* [Task to complete]:
Please set down exactly the lines of the listing below from the line containing "ridge([(62.4 + 0.3" through the line containing "bpy.context.scene.collection.objects.link(empty)", both lines included, leaving out all other lines.

* [Material]:
>>>>
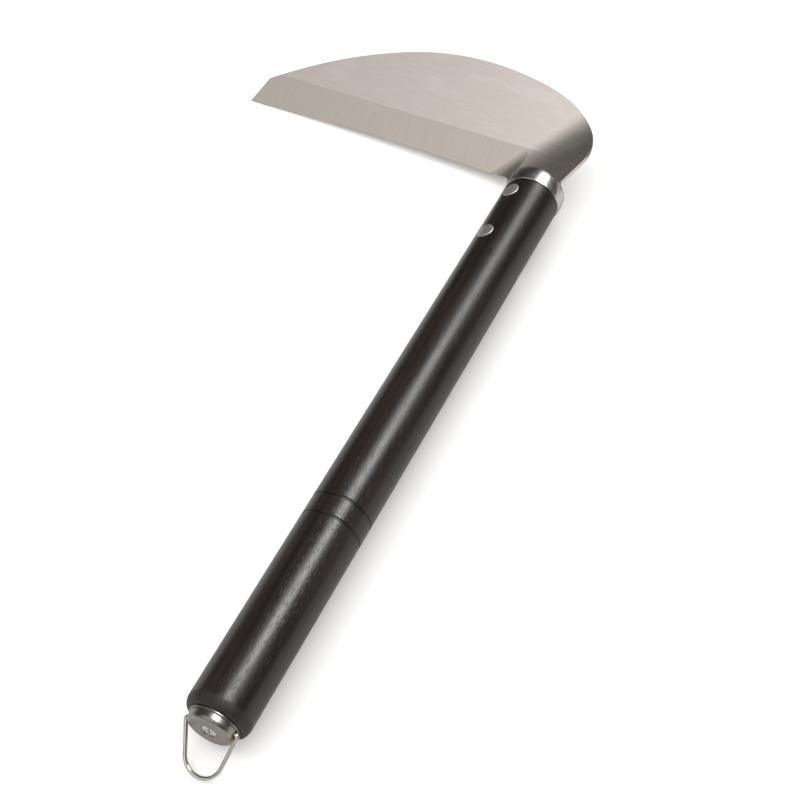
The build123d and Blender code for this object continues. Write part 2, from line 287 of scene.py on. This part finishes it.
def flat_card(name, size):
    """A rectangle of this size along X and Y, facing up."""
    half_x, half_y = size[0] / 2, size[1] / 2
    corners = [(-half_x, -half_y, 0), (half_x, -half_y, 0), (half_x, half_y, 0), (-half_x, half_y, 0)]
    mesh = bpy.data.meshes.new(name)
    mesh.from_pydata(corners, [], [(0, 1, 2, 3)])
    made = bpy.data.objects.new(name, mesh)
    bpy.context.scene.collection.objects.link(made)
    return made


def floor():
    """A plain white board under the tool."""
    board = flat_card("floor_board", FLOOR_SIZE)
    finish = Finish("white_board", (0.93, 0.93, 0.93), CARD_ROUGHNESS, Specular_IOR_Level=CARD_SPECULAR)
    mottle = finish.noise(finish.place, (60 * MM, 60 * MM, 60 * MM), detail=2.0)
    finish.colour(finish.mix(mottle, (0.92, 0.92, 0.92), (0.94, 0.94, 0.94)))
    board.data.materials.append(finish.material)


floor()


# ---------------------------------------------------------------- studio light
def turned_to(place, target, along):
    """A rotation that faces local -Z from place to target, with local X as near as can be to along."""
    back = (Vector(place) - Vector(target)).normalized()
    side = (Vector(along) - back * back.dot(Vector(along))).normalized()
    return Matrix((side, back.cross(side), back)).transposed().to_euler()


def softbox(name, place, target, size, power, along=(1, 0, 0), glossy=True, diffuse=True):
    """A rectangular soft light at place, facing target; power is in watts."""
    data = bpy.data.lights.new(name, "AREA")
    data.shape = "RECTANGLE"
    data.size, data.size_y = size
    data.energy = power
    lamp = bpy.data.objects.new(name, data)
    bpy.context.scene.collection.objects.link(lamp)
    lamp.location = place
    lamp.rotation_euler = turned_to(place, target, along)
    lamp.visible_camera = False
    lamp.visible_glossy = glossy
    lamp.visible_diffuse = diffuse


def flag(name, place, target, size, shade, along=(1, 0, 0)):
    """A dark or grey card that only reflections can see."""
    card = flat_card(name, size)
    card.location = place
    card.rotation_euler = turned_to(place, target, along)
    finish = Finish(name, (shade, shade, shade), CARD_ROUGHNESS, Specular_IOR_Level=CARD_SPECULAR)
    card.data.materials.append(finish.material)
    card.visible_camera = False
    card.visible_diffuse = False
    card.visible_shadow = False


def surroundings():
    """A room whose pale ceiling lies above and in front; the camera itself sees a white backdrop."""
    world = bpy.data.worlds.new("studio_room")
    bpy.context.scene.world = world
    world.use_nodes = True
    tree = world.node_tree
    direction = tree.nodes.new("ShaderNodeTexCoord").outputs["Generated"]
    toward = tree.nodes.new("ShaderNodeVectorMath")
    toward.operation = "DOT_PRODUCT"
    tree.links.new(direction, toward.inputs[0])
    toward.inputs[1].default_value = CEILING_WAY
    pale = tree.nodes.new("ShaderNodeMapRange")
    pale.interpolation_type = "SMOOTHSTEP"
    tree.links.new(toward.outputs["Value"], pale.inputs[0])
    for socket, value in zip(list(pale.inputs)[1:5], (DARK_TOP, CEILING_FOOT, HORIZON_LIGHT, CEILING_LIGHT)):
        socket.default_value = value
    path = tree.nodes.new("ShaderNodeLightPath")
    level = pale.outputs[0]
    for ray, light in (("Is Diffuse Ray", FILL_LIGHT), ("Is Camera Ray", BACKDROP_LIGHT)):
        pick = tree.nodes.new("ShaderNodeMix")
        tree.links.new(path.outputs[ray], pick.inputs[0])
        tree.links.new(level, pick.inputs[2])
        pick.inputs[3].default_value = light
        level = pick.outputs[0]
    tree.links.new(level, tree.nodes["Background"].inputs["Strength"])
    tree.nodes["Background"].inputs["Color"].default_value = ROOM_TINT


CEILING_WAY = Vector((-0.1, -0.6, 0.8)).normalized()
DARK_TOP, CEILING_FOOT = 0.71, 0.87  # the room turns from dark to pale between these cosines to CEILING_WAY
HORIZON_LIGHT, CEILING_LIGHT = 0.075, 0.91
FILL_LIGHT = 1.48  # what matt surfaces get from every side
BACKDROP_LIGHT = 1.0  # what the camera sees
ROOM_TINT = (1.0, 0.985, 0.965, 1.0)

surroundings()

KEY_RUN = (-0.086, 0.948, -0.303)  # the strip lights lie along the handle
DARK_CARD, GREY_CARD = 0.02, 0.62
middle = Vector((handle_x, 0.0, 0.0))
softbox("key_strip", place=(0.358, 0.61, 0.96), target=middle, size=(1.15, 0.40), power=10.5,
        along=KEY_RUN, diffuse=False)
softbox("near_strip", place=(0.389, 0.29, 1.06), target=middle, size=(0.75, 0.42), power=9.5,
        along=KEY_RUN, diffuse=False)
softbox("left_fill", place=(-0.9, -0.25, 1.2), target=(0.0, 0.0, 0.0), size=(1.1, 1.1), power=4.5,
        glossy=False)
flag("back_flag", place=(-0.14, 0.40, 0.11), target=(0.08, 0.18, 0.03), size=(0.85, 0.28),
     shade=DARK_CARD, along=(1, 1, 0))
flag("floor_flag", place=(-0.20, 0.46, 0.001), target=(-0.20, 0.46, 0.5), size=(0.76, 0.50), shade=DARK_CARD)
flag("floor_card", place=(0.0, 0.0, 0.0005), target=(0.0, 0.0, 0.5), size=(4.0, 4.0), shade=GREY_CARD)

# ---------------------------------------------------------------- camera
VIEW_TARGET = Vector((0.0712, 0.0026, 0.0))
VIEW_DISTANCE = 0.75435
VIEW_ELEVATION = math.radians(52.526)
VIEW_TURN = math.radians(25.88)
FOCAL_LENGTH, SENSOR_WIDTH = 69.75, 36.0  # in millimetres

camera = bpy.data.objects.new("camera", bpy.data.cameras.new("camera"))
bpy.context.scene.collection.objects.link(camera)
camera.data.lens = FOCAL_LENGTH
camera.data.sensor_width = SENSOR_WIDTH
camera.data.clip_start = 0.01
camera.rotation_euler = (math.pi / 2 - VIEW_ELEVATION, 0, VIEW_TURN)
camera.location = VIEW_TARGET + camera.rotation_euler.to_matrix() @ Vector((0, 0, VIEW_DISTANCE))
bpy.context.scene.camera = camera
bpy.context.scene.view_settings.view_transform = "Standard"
<<<<
>>>>
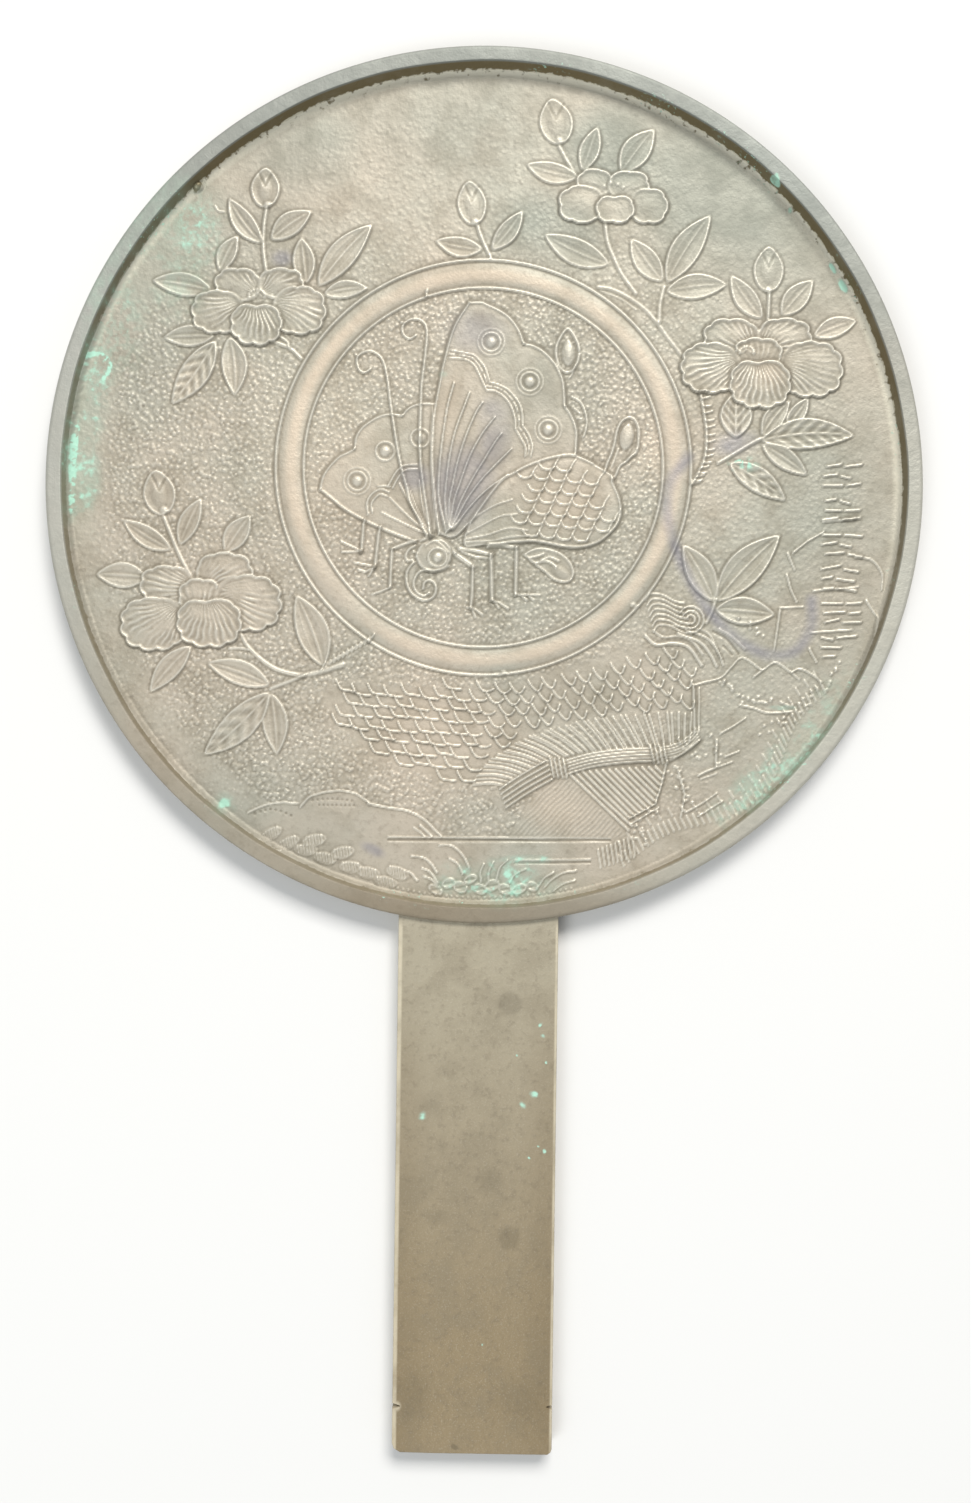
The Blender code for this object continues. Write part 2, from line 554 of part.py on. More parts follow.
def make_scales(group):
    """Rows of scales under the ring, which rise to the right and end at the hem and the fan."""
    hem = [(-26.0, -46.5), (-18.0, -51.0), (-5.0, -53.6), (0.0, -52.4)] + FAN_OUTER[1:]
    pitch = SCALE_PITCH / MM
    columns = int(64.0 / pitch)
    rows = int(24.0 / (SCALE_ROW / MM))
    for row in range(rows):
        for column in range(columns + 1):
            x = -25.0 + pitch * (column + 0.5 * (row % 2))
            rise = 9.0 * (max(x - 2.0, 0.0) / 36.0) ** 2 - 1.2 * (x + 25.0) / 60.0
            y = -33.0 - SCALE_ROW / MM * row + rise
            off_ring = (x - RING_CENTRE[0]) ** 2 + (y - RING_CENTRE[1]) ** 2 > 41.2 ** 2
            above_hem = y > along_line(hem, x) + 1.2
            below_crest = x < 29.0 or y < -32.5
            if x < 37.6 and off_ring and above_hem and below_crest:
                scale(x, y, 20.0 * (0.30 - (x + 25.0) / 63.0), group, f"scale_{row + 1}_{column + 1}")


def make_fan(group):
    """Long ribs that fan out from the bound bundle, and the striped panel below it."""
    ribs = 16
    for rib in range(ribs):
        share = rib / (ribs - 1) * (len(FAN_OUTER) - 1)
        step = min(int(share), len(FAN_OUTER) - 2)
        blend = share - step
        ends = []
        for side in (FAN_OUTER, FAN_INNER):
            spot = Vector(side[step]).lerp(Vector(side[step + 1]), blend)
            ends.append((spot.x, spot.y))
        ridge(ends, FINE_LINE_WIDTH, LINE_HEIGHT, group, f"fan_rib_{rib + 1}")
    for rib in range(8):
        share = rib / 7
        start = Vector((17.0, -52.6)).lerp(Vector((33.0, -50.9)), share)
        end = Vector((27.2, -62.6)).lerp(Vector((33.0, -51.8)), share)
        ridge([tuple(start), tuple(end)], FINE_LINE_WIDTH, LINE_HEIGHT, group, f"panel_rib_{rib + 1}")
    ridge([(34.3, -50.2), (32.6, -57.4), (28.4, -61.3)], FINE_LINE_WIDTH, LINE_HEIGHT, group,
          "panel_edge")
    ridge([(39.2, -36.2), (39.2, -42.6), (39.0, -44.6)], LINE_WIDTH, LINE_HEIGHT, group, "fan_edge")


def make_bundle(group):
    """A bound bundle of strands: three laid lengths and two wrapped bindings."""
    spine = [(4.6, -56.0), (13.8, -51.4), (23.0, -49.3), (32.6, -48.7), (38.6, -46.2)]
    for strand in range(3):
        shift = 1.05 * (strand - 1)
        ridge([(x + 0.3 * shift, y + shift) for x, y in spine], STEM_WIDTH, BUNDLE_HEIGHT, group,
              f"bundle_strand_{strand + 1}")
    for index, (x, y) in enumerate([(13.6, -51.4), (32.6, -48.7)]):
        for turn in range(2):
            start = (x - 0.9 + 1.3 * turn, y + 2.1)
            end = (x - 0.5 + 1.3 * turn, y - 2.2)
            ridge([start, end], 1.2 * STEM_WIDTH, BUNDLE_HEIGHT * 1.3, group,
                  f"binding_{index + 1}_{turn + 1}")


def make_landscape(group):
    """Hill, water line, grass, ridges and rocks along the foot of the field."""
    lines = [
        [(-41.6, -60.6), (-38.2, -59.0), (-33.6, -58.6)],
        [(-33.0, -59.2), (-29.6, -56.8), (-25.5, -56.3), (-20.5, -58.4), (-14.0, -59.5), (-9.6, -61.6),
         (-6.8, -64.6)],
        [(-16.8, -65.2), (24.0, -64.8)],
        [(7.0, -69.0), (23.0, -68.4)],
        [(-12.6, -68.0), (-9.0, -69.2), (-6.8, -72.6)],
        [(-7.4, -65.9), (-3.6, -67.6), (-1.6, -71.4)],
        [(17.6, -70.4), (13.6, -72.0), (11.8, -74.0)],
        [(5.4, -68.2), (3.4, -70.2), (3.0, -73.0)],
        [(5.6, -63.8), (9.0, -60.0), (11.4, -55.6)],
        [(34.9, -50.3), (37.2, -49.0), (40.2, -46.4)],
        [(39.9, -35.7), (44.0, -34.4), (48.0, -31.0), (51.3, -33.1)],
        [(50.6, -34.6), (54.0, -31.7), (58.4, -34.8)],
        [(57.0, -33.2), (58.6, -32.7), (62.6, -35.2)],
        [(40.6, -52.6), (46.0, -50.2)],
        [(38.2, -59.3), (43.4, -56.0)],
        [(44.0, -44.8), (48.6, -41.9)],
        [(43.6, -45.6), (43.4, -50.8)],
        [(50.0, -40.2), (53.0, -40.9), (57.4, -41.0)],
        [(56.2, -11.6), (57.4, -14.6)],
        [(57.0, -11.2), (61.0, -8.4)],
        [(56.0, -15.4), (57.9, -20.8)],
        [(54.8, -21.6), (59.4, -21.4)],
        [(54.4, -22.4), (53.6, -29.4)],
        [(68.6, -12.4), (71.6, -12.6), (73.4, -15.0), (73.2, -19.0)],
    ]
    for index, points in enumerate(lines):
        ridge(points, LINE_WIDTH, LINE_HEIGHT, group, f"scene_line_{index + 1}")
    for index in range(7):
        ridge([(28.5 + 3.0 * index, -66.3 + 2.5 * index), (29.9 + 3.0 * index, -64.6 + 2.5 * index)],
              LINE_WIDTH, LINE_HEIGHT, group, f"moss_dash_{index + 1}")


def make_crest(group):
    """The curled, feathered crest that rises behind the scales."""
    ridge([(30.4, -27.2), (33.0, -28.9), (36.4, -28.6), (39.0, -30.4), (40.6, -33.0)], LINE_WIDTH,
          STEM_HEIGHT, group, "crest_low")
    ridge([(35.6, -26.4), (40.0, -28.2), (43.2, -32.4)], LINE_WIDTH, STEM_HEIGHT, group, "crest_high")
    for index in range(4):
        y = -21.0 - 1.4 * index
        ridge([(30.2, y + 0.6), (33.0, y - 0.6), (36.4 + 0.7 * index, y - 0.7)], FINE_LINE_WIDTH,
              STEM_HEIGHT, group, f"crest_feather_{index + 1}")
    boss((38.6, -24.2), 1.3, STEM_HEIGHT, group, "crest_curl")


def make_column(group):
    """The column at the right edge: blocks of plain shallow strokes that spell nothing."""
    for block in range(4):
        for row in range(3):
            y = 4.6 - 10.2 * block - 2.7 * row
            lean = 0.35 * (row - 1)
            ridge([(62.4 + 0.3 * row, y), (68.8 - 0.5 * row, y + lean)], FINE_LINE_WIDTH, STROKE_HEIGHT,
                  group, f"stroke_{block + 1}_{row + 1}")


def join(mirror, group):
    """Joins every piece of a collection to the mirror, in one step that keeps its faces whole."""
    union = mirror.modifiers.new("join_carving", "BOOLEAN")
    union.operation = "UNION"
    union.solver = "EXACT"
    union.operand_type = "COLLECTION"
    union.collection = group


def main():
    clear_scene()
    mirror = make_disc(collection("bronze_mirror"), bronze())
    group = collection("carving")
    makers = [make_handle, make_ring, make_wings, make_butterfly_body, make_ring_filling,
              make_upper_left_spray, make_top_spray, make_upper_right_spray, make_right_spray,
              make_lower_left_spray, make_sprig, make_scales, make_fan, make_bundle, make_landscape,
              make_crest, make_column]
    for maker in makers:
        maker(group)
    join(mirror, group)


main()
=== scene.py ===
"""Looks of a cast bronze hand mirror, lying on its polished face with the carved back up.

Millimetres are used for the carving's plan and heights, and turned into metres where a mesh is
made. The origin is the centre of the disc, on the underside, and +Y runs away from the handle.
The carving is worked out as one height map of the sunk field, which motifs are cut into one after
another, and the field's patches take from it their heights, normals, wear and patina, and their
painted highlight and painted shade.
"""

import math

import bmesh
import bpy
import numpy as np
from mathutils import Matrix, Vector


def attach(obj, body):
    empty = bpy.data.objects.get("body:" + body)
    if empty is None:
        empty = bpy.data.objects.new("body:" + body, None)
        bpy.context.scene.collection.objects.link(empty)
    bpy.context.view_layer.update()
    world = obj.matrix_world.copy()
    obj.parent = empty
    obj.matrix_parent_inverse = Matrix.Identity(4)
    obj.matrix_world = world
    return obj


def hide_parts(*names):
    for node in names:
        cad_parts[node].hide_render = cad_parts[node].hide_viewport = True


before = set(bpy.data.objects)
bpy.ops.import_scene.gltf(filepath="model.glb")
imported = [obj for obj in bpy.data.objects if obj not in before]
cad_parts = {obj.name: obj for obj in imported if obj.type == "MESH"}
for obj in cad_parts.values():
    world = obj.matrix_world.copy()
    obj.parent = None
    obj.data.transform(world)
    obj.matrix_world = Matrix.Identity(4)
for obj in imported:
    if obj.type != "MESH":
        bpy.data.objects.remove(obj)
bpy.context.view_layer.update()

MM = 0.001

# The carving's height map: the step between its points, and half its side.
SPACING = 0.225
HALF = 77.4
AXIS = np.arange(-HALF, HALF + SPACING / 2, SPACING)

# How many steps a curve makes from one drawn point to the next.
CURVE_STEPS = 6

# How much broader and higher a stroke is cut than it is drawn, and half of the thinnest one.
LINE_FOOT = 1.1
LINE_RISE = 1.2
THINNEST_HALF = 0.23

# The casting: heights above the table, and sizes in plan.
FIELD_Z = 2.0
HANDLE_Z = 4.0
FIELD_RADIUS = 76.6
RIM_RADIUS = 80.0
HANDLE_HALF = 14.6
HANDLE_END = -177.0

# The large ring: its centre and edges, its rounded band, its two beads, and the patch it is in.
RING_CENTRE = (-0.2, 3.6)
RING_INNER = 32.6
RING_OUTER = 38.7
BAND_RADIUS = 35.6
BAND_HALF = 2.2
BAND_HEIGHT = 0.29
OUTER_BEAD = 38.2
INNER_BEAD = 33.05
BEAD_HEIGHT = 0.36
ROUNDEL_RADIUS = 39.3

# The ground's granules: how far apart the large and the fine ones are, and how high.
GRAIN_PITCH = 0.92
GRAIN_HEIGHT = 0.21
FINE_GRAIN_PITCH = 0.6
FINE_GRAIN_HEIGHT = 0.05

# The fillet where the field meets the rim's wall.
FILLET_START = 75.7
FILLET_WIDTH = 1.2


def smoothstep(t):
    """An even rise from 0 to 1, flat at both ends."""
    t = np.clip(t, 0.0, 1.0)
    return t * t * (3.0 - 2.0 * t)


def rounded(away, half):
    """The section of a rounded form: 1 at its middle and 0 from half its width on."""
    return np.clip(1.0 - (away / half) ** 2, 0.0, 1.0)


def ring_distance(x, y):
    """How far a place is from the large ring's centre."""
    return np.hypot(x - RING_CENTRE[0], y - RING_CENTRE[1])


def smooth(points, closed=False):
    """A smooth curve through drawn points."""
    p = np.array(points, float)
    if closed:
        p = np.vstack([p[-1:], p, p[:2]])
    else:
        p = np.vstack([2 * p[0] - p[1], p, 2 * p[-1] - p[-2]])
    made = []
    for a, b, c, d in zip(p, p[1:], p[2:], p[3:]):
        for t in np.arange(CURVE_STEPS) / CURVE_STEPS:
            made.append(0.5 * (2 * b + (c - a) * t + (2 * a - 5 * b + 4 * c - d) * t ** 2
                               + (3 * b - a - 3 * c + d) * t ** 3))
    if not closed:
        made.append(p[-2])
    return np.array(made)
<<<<
* [Exercise result]:
            ridge([(62.4 + 0.3 * row, y), (68.8 - 0.5 * row, y + lean)], FINE_LINE_WIDTH, STROKE_HEIGHT,
                  group, f"stroke_{block + 1}_{row + 1}")


def join(mirror, group):
    """Joins every piece of a collection to the mirror, in one step that keeps its faces whole."""
    union = mirror.modifiers.new("join_carving", "BOOLEAN")
    union.operation = "UNION"
    union.solver = "EXACT"
    union.operand_type = "COLLECTION"
    union.collection = group


def main():
    clear_scene()
    mirror = make_disc(collection("bronze_mirror"), bronze())
    group = collection("carving")
    makers = [make_handle, make_ring, make_wings, make_butterfly_body, make_ring_filling,
              make_upper_left_spray, make_top_spray, make_upper_right_spray, make_right_spray,
              make_lower_left_spray, make_sprig, make_scales, make_fan, make_bundle, make_landscape,
              make_crest, make_column]
    for maker in makers:
        maker(group)
    join(mirror, group)


main()
=== scene.py ===
"""Looks of a cast bronze hand mirror, lying on its polished face with the carved back up.

Millimetres are used for the carving's plan and heights, and turned into metres where a mesh is
made. The origin is the centre of the disc, on the underside, and +Y runs away from the handle.
The carving is worked out as one height map of the sunk field, which motifs are cut into one after
another, and the field's patches take from it their heights, normals, wear and patina, and their
painted highlight and painted shade.
"""

import math

import bmesh
import bpy
import numpy as np
from mathutils import Matrix, Vector


def attach(obj, body):
    empty = bpy.data.objects.get("body:" + body)
    if empty is None:
        empty = bpy.data.objects.new("body:" + body, None)
        bpy.context.scene.collection.objects.link(empty)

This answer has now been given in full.